For a vocational training NGO or a skill development NGO embarking on this “waste to wealth” path, several considerations are critical:

  • Material supply chain: Secure consistent and safe sources of waste materials (e.g., partnerships with local industries, municipalities).
  • Workshops & tools: Provide safe tools, training space, protective gear, and skilled trainers who can teach both craft and business.
  • Market access: Without markets, production stalls. Ensure trainees have access to buyers or platforms.
  • Quality & design: Up-cycled products must compete in aesthetics, durability, and price. Design thinking matters.
  • Business mentorship: Beyond making products, teach trainees bookkeeping, pricing, packaging, online/social marketing.
  • Scalability: Begin with pilot batches, then scale up once processes are refined.
  • Monitoring & impact measurement: Track number of trainees, products made/sold, waste diverted, income generated. This helps fundraising and credibility.

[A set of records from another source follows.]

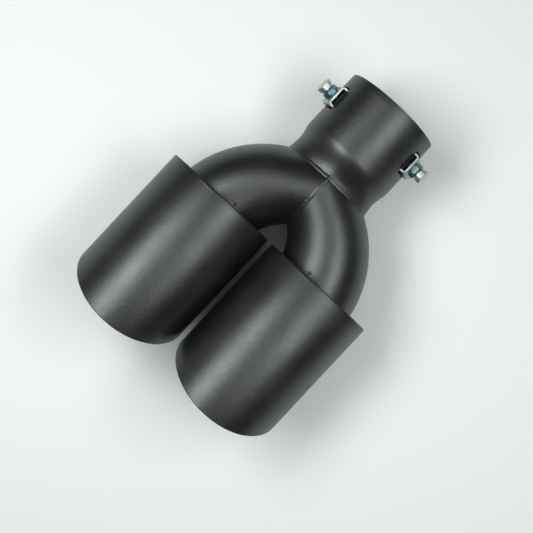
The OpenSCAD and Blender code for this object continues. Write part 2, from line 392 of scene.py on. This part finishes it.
# Each drop of spatter beside the weld: its place on the elbows' top and its radius.
spatter = ((-0.0009, -0.0861, 0.0018), (-0.0013, -0.0898, 0.0015), (0.0014, -0.0880, 0.0009),
           (0.0026, -0.0846, 0.0004), (-0.0034, -0.0850, 0.0004), (0.0031, -0.0912, 0.0003),
           (-0.0052, -0.0870, 0.0003), (0.0026, -0.0795, 0.0004))
for x, y, radius in spatter:
    drop = bmesh.ops.create_icosphere(mitre_weld, subdivisions=3, radius=radius)["verts"]
    bmesh.ops.scale(mitre_weld, verts=drop, vec=drop_form)
    bmesh.ops.translate(mitre_weld, verts=drop, vec=(x, y, pipe_top(x, y) + drop_lift))
piece_of("mitre_weld", mitre_weld, coat_black, "black_coat")

# Inlet collar: one tube, round at the mouth and drawn to a flat oval at the weld to the
# elbows. Slots and a hole are punched for each clip. Black-coated after the welding.
collar_in_r = 0.0355
collar_wall = 0.0015
collar_r = collar_in_r + collar_wall
collar_round_len = 0.0455
neck_len = -collar_round_len - neck_y
neck_waist = 0.0013
neck_steps = 30
valley_round = 0.03
valley_round_more = 0.30
tube_around = 256
mouth_round = 0.0003
mouth_steps = 8
cut_start = -bend_inside(bend_turn).x + tan(bend_turn) * (neck_y - bend_inside(bend_turn).y)
cut_span = (bend_outside(bend_turn).x - bend_inside(bend_turn).x
            + tan(bend_turn) * (bend_outside(bend_turn).y - bend_inside(bend_turn).y))
neck_half_w = cut_span - cut_start


def cut_height(x):
    """Height of the elbows' flat cut at a distance from the middle plane."""
    return pipe_r * sqrt(max(0, 1 - (2 * (cut_start + x) / cut_span - 1) ** 2))


def neck_ring(share, grow):
    """One ring of the neck, from the round collar, 0, to the weld, 1."""
    blend = (1 - cos(pi * share)) / 2
    ring = []
    for j in range(tube_around):
        turn = 2 * pi * j / tube_around
        x = (collar_r + (neck_half_w - collar_r) * blend
             - neck_waist * sin(pi * share) ** 2) * cos(turn)
        valley = (valley_round + valley_round_more * (1 - share)) * sin(turn)
        softened = sqrt(cos(turn) ** 2 + valley ** 2)
        weld_z = cut_height(neck_half_w * softened) * (1 if sin(turn) >= 0 else -1)
        z = collar_r * sin(turn) * (1 - blend) + weld_z * blend
        longer = 1 + grow / sqrt(x ** 2 + z ** 2)
        ring.append(Vector((x * longer, -collar_round_len - neck_len * share, z * longer)))
    return ring


def round_ring(y, radius):
    return oval(Vector((0, y, 0)), Vector((1, 0, 0)), radius, radius, tube_around)


def collar_rings(radius, outward, grow):
    """One face of the collar, from its mouth, rounded outward, 1, or inward, -1, to the
    weld."""
    rings = []
    for turn in (radians(90), radians(60), radians(30), 0):
        rings.append(round_ring(-mouth_round * (1 - sin(turn)),
                                radius - outward * mouth_round * (1 - cos(turn))))
    rings += [round_ring(-collar_round_len * k / mouth_steps, radius)
              for k in range(1, mouth_steps)]
    return rings + [neck_ring(k / neck_steps, grow) for k in range(neck_steps + 1)]


collar = skin_of(collar_rings(collar_r, 1, 0) + collar_rings(collar_in_r, -1, -collar_wall)[::-1])
collar_piece = piece_of("inlet_collar_tube", collar, coat_black, "black_coat", "inlet_collar")

clip_back = 0.0212
clip_angle = 15
clip_len = 0.016
clip_w = 0.020
clip_t = 0.0012
slot_w = 0.0032
slot_half = clip_w / 2 + 0.0005
slot_end = clip_len / 2 + (slot_w - clip_t) - 0.00015
tongue_slot_w = 0.0018
tongue_slot_end = slot_end - 0.001
punch_low = collar_r - 0.0035
punch_high = collar_r + 0.001
screw_r = 0.003
wall_hole_r = screw_r + 0.0012
wall_punch_len = 0.008


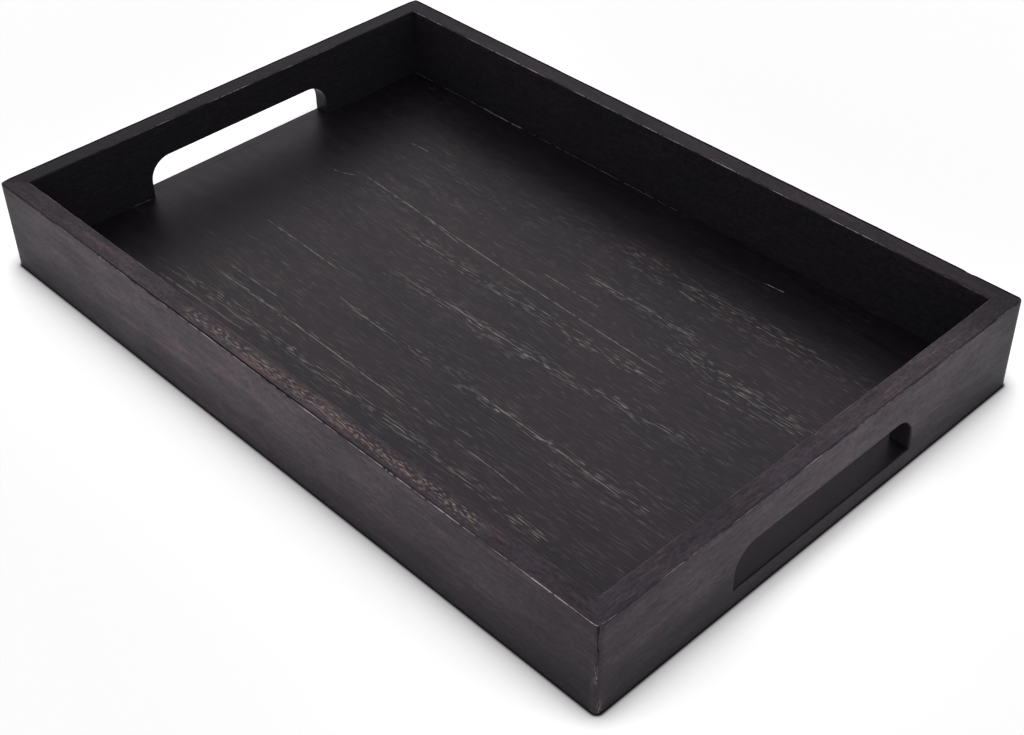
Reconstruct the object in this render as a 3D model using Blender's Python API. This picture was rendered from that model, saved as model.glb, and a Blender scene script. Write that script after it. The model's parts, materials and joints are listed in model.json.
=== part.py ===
"""Serving tray of dark stained wood.

Four wall boards meet in mitres, each mitre with a hidden key glued across it. Each
end board has a finger slot, level with the floor at its lower edge. The floor is a
panel of edge-glued staves, housed in a groove round the inside of the walls.

Metres, +Z up. X runs along the tray's length and Y across its width. The origin is
the middle of the tray, on the surface that it stands on.
"""
import math

import bmesh
import bpy

# Overall size
tray_length = 0.420
tray_width = 0.280
tray_height = 0.051

# Wall boards: the round on each upright corner and the eased long edges
wall_thickness = 0.011
corner_radius = 0.0028
top_ease = 0.0007
bottom_ease = 0.0010

# Floor panel: its lift above the table, its thickness and how far its edge is housed
floor_lift = 0.004
floor_thickness = 0.006
groove_depth = 0.005
stave_width_shares = (0.290, 0.245, 0.265, 0.200)

# Finger slot through each end board: square lower corners, round upper corners
slot_length = 0.120
slot_height = 0.021
slot_corner_radius = 0.0125
slot_ease = 0.0008

# Mitre keys: height, then thickness, length across the mitre and distance of the
# key from the outer corner's two faces, each as a share of the wall's thickness
key_height = 0.022
key_thickness_share = 0.27
key_length_share = 0.90
key_place_share = 0.68

# Clearance between two pieces that touch, and how far a cut runs past the wood
joint_gap = 0.0003
cut_overrun = 0.002

# Two points closer than this are level with each other
level_tolerance = 0.000001

# Flat faces that make up each round
corner_steps = 6
ease_steps = 3
slot_corner_steps = 10
key_end_steps = 8
sharp_angle = math.radians(40)

# Worked out from the sizes above
floor_top = floor_lift + floor_thickness
housing_inset = wall_thickness - groove_depth
panel_length = tray_length - 2 * (housing_inset + joint_gap)
panel_width = tray_width - 2 * (housing_inset + joint_gap)
key_thickness = wall_thickness * key_thickness_share
key_length = wall_thickness * key_length_share
key_place = wall_thickness * key_place_share
key_middle = (floor_top + tray_height) / 2

# Black stained hardwood outside, and the pale beech of the hidden keys
long_wall_colour = (0.058, 0.051, 0.056, 1.0)
end_wall_colour = (0.064, 0.056, 0.061, 1.0)
stave_colours = (
    (0.040, 0.036, 0.039, 1.0),
    (0.046, 0.041, 0.044, 1.0),
    (0.043, 0.038, 0.042, 1.0),
    (0.038, 0.034, 0.037, 1.0),
)
key_colour = (0.50, 0.34, 0.20, 1.0)
stain_roughness = 0.42
stave_roughness = 0.38
key_roughness = 0.75


def clear_scene():
    """Removes what the file opened with."""
    for ob in list(bpy.data.objects):
        bpy.data.objects.remove(ob, do_unlink=True)


def wood(name, colour, roughness):
    """Principled material for one piece of wood."""
    material = bpy.data.materials.new(name)
    material.use_nodes = True
    shader = material.node_tree.nodes["Principled BSDF"]
    shader.inputs["Base Color"].default_value = colour
    shader.inputs["Roughness"].default_value = roughness
    shader.inputs["Metallic"].default_value = 0.0
    material.diffuse_color = colour
    return material


def add_object(name, bm, parent, material=None):
    """Turns a finished bmesh into an object under its parent."""
    bmesh.ops.recalc_face_normals(bm, faces=bm.faces)
    mesh = bpy.data.meshes.new(name)
    bm.to_mesh(mesh)
    bm.free()
    mesh.shade_smooth()
    mesh.set_sharp_from_angle(angle=sharp_angle)
    ob = bpy.data.objects.new(name, mesh)
    bpy.context.scene.collection.objects.link(ob)
    ob.parent = parent
    if material:
        mesh.materials.append(material)
    return ob


def add_cutter(name, bm, parent):
    """A shape that only cuts others, left out of the part."""
    cutter = add_object(name, bm, parent)
    cutter.hide_render = True
    cutter.display_type = "WIRE"
    return cutter


def cut(ob, cutter):
    """Takes a cutter's shape out of a piece."""
    modifier = ob.modifiers.new(cutter.name, "BOOLEAN")
    modifier.operation = "DIFFERENCE"
    modifier.solver = "EXACT"
    modifier.object = cutter


def box(length, width, low, high):
    """Box centred on x and y between two levels."""
    bm = bmesh.new()
    bmesh.ops.create_cube(bm, size=1.0)
    bmesh.ops.scale(bm, vec=(length, width, high - low), verts=bm.verts)
    bmesh.ops.translate(bm, vec=(0.0, 0.0, (low + high) / 2), verts=bm.verts)
    return bm


def extruded(outline, vector):
    """Prism over a flat outline of 3-D points, carried along a vector."""
    bm = bmesh.new()
    face = bm.faces.new([bm.verts.new(point) for point in outline])
    grown = bmesh.ops.extrude_face_region(bm, geom=[face])
    moved = [item for item in grown["geom"] if isinstance(item, bmesh.types.BMVert)]
    bmesh.ops.translate(bm, vec=vector, verts=moved)
    return bm


def lofted(rings):
    """Closed skin over rings that have equally many points, with flat ends."""
    bm = bmesh.new()
    loops = [[bm.verts.new(point) for point in ring] for ring in rings]
    for near, far in zip(loops, loops[1:]):
        for i in range(len(near)):
            bm.faces.new((near[i - 1], near[i], far[i], far[i - 1]))
    bm.faces.new(loops[0])
    bm.faces.new(loops[-1])
    return bm


def arc(centre_x, centre_y, radius, start, end, steps):
    """Points along an arc, both ends included, angles in radians."""
    angles = [start + (end - start) * i / steps for i in range(steps + 1)]
    return [(centre_x + radius * math.cos(a), centre_y + radius * math.sin(a)) for a in angles]


def wall_outline(length):
    """Plan of a wall board, with its outer face on y = 0 and the ends mitred.

    Each mitre lies half a joint gap back from the line at 45 degrees, and the round
    of the outer corner runs from that line to the outer face.
    """
    half_gap = joint_gap / 2
    set_back = half_gap * math.sqrt(2)
    inner_end = length / 2 - wall_thickness - set_back
    round_centre = length / 2 - corner_radius
    on_mitre = math.asin(half_gap / corner_radius) - math.radians(135)
    on_face = math.radians(-90)
    left_round = arc(-round_centre, corner_radius, corner_radius, on_mitre, on_face, corner_steps)
    right_round = [(-x, y) for x, y in reversed(left_round)]
    return [(-inner_end, wall_thickness), *left_round, *right_round, (inner_end, wall_thickness)]


def long_edges(bm, level):
    """The edges along a wall board's two faces at one level, without the mitres' edges."""

    def on_level(vert):
        return abs(vert.co.z - level) < level_tolerance

    def on_inner_face(vert):
        return abs(vert.co.y - wall_thickness) < level_tolerance

    flat = [edge for edge in bm.edges if all(on_level(vert) for vert in edge.verts)]
    return [edge for edge in flat if on_inner_face(edge.verts[0]) == on_inner_face(edge.verts[1])]


def wall_blank(length):
    """A mitred wall board with eased edges, before its groove and mortises are cut."""
    outline = [(x, y, 0.0) for x, y in wall_outline(length)]
    bm = extruded(outline, (0.0, 0.0, tray_height))
    for level, ease in ((tray_height, top_ease), (0.0, bottom_ease)):
        bmesh.ops.bevel(
            bm,
            geom=long_edges(bm, level),
            offset=ease,
            offset_type="OFFSET",
            segments=ease_steps,
            profile=0.5,
            affect="EDGES",
        )
    return bm


def slot_ring(depth, growth, floor_growth):
    """Outline of a finger slot at one depth in the wall, grown by an eased edge."""
    half = slot_length / 2 + growth
    low = floor_top - floor_growth
    high = floor_top + slot_height + growth
    radius = slot_corner_radius + growth
    quarter = math.radians(90)
    right = arc(half - radius, high - radius, radius, 0.0, quarter, slot_corner_steps)
    left = [(-x, z) for x, z in reversed(right)]
    return [(x, depth, z) for x, z in [(-half, low), (half, low), *right, *left]]


def slot_cutter():
    """Cutter for a finger slot, flared at both faces so that it leaves rounded edges.

    On the inner face the slot's lower edge stays level with the floor.
    """
    rings = [slot_ring(-cut_overrun, slot_ease, slot_ease)]
    turns = [math.radians(90) * i / ease_steps for i in range(ease_steps + 1)]
    for turn in reversed(turns):
        growth = slot_ease * (1 - math.cos(turn))
        rings.append(slot_ring(slot_ease * (1 - math.sin(turn)), growth, growth))
    for turn in turns:
        growth = slot_ease * (1 - math.cos(turn))
        rings.append(slot_ring(wall_thickness - slot_ease * (1 - math.sin(turn)), growth, 0.0))
    rings.append(slot_ring(wall_thickness + cut_overrun, slot_ease, 0.0))
    return lofted(rings)


def key_shape(clearance):
    """A mitre key along x, with round top and bottom ends, grown by a clearance."""
    radius = key_thickness / 2 + clearance
    reach = key_height / 2 - key_thickness / 2
    half_length = key_length / 2 + clearance
    top = arc(0.0, reach, radius, 0.0, math.radians(180), key_end_steps)
    bottom = [(-y, -z) for y, z in top]
    outline = [(-half_length, y, z) for y, z in top + bottom]
    return extruded(outline, (2 * half_length, 0.0, 0.0))


def add_walls(tray):
    """The four mitred wall boards, placed by their outer faces."""
    half_length = tray_length / 2
    half_width = tray_width / 2
    walls = {
        "front_rail": (tray_length, (0.0, -half_width, 0.0), 0, long_wall_colour),
        "right_end_board": (tray_width, (half_length, 0.0, 0.0), 90, end_wall_colour),
        "back_rail": (tray_length, (0.0, half_width, 0.0), 180, long_wall_colour),
        "left_end_board": (tray_width, (-half_length, 0.0, 0.0), 270, end_wall_colour),
    }
    boards = {}
    for name, (length, place, turn, colour) in walls.items():
        board = add_object(name, wall_blank(length), tray, wood(f"{name}_wood", colour, stain_roughness))
        board.location = place
        board.rotation_euler.z = math.radians(turn)
        boards[name] = board
    return boards


def house_floor(boards, tray):
    """Cuts the floor's groove into all four wall boards with one cutter."""
    groove = box(
        panel_length + 2 * joint_gap,
        panel_width + 2 * joint_gap,
        floor_lift - joint_gap,
        floor_top + joint_gap,
    )
    cutter = add_cutter("groove_cutter", groove, tray)
    for board in boards.values():
        cut(board, cutter)


def cut_finger_slots(boards):
    """Cuts the finger slot through each end board."""
    for side in ("left", "right"):
        board = boards[f"{side}_end_board"]
        cut(board, add_cutter(f"{side}_slot_cutter", slot_cutter(), board))


def add_mitre_keys(boards, tray):
    """A key across each mitre, in a mortise cut half into each of the two boards."""
    key_wood = wood("mitre_key_wood", key_colour, key_roughness)
    for end, side_x in (("left", -1), ("right", 1)):
        for face, side_y in (("front", -1), ("back", 1)):
            place = (
                side_x * (tray_length / 2 - key_place),
                side_y * (tray_width / 2 - key_place),
                key_middle,
            )
            turn = math.atan2(-side_y, side_x)
            key = add_object(f"mitre_key_{face}_{end}", key_shape(0.0), tray, key_wood)
            mortise = add_cutter(f"mortise_cutter_{face}_{end}", key_shape(joint_gap), tray)
            for ob in (key, mortise):
                ob.location = place
                ob.rotation_euler.z = turn
            cut(boards[f"{face}_rail"], mortise)
            cut(boards[f"{end}_end_board"], mortise)


def add_floor(tray):
    """The floor's staves, edge to edge from the front of the panel to its back."""
    shared_width = panel_width - joint_gap * (len(stave_width_shares) - 1)
    front = -panel_width / 2
    for number, share in enumerate(stave_width_shares, 1):
        width = shared_width * share
        name = f"floor_stave_{number}"
        material = wood(f"{name}_wood", stave_colours[number - 1], stave_roughness)
        stave = add_object(name, box(panel_length, width, floor_lift, floor_top), tray, material)
        stave.location.y = front + width / 2
        front += width + joint_gap


def build_tray():
    """Builds every piece under one empty that marks the tray's origin."""
    clear_scene()
    tray = bpy.data.objects.new("tray_origin", None)
    bpy.context.scene.collection.objects.link(tray)
    boards = add_walls(tray)
    house_floor(boards, tray)
    cut_finger_slots(boards)
    add_mitre_keys(boards, tray)
    add_floor(tray)


build_tray()
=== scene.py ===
"""Black stained serving tray on a white studio floor.

The tray is four mitred wall boards, two of them with a finger slot, round a floor of
edge-glued staves. Every board is a surface worked out on a grid, with sanded edges
that wander a little, and takes its finish from one stained-wood material.
"""

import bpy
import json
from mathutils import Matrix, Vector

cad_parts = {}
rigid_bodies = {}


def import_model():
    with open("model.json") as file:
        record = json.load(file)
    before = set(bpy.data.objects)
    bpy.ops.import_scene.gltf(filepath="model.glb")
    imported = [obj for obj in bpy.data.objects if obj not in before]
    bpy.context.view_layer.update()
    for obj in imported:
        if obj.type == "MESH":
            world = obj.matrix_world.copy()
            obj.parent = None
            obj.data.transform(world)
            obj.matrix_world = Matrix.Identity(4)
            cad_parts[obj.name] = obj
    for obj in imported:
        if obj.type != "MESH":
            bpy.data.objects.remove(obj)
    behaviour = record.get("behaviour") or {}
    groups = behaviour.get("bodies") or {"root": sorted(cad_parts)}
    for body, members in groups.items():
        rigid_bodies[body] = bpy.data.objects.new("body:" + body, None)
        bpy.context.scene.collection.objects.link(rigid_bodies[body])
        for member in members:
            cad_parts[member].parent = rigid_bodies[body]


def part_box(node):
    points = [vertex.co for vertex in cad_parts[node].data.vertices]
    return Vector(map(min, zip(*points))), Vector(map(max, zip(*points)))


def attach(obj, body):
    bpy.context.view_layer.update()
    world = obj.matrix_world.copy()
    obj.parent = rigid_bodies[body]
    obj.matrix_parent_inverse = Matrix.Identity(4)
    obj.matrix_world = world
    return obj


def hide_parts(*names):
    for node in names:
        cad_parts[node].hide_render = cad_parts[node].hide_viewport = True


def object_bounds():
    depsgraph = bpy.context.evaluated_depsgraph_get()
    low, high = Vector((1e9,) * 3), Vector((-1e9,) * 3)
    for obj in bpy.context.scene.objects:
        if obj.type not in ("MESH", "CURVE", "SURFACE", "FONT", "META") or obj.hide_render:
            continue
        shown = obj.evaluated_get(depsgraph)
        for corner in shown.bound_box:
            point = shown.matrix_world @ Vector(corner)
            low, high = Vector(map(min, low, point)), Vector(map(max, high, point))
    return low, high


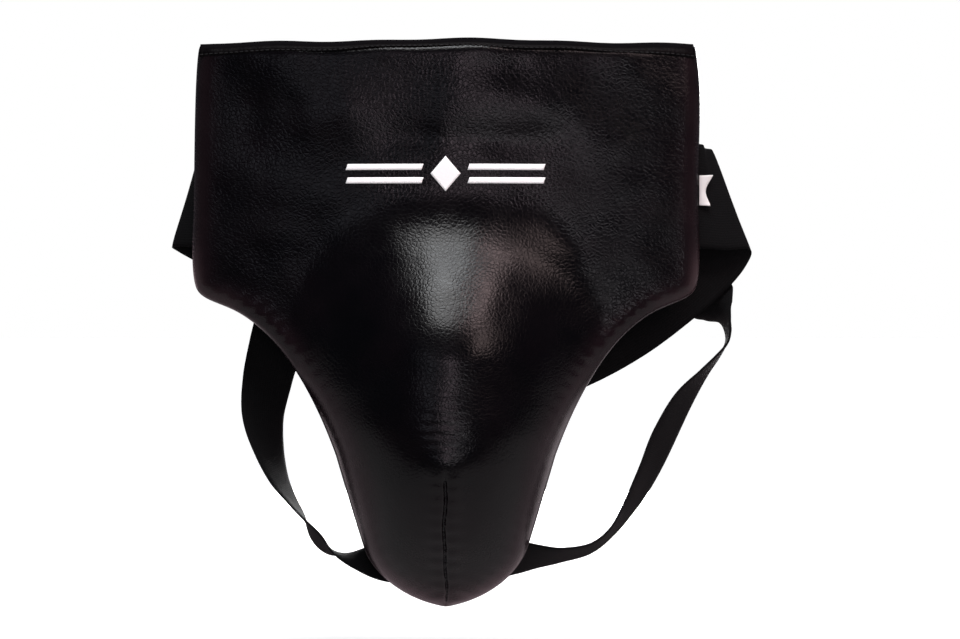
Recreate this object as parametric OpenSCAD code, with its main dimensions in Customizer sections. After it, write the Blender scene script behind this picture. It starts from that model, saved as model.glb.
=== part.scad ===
// Groin protector for boxing and martial arts: a padded synthetic-leather front over a hard
// cup, an elastic waistband and two elastic leg straps.
// Worn upright: +Z is up, -Y is the front, +Y is the wearer's side. The origin is the middle
// of the lining at the height of the waistband. Millimetres.

/* [Panel] */
// Width of the padded panel across the hips
panel_w = 290; // [270:1:300]
// Height of the padded panel, from its top edge to the tip of the nose
panel_h = 321; // [305:1:335]
// Thickness of the whole padded stack, skin to lining
pad_t = 14; // [12.5:0.5:17]
// How far the two sides curve back round the hips
wrap = 16; // [10:1:20]
// How far the tip of the nose curves back under the wearer
tuck = 16; // [10:1:18]

/* [Cup] */
// How far the cup stands out of the padding
cup_rise = 46; // [36:1:54]
// Half the width of the hard cup at its widest
cup_half_w = 60; // [50:1:66]
// Thickness of the hard cup
shell_t = 2.6; // [2:0.1:3]
// Thickness of the soft liner inside the hard cup
liner_t = 2.2; // [1.5:0.1:2.6]
// Radius of the vent holes in the hard cup
vent_r = 2.6; // [2:0.1:3.2]

/* [Fabric] */
// Thickness of the synthetic leather
skin_t = 1.2; // [0.8:0.1:1.5]
// Thickness of the lining
lining_t = 0.8; // [0.5:0.1:1]
// Height of the folded strip along the top edge
binding_h = 7; // [5:0.5:10]

/* [Straps] */
// Width of the waistband elastic
waist_w = 60; // [52:1:62]
// Width of the leg elastic
leg_w = 30; // [25:1:31]
// Thickness of both elastics
elastic_t = 1.6; // [1.2:0.1:1.8]

/* [Hidden] */

// Scales that carry the driving width and height into the drawn outline
kx = panel_w / 290;
kz = panel_h / 321;

// Right half of the panel's outline, [x, z], as cubic curves from the top corner to the tip:
// upper side, hip, hip corner, leg curve, nose side, nose tip
outline_curves = [
    [[142, 84], [145.5, 60], [144, 30], [144.5, -10]],
    [[144.5, -10], [145.5, -30], [146, -46], [143, -54]],
    [[143, -54], [140, -61], [130, -62], [119.5, -67.5]],
    [[119.5, -67.5], [91.5, -82.5], [73.5, -119], [62.5, -149]],
    [[62.5, -149], [58.5, -162.5], [52, -185], [46.5, -202.5]],
    [[46.5, -202.5], [41.5, -217.5], [23.5, -233], [0, -236.5]]
];
curve_steps = [7, 4, 3, 8, 4, 6];   // rows of the grid along each curve
tip_cut = 0.95;                     // the last row stops short of the pointed end
cup_first_row = 8;                  // rows between which the hard cup lies
cup_last_row = 23;
crown = 2;                          // the top edge is higher in the middle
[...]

Whether you’re a donor, volunteer, partner, or simply someone who wants to support the movement of environmental-livelihood convergence, here’s how you can engage:

  • Donate equipment or tools to a local vocational training NGO launching recycling/up-cycling courses.
  • Volunteer as a mentor for design, business, or marketing for eco-entrepreneurship initiatives.
  • Partner your business (e.g., garment unit, cottage industry) with an NGO so your waste becomes their raw material.
  • Buy up-cycled and recycled products and share them on social media to boost awareness and demand.
  • Advocate for waste-to-wealth programmes in your community, municipality, or district.

The phrase “waste to wealth” is more than a catchy slogan;n, it reflects a deeper paradigm shift. When a dedicated skill development NGO or vocational training NGO aligns with the principles of the circular economy, the equation changes: what was once discarded becomes a source of value; what was once a cost becomes an opportunity; what was once passive training becomes active enterprise.

Through recycling, up-cycling, and eco-entrepreneurship, individuals build livelihoods, communities regenerate resources, the environment breathes easier, and organisations fulfil their mission of empowerment and sustainability. If we invest in such models today, we build not just cleaner surroundings, but stronger societies anchored in dignity, skill, and purpose.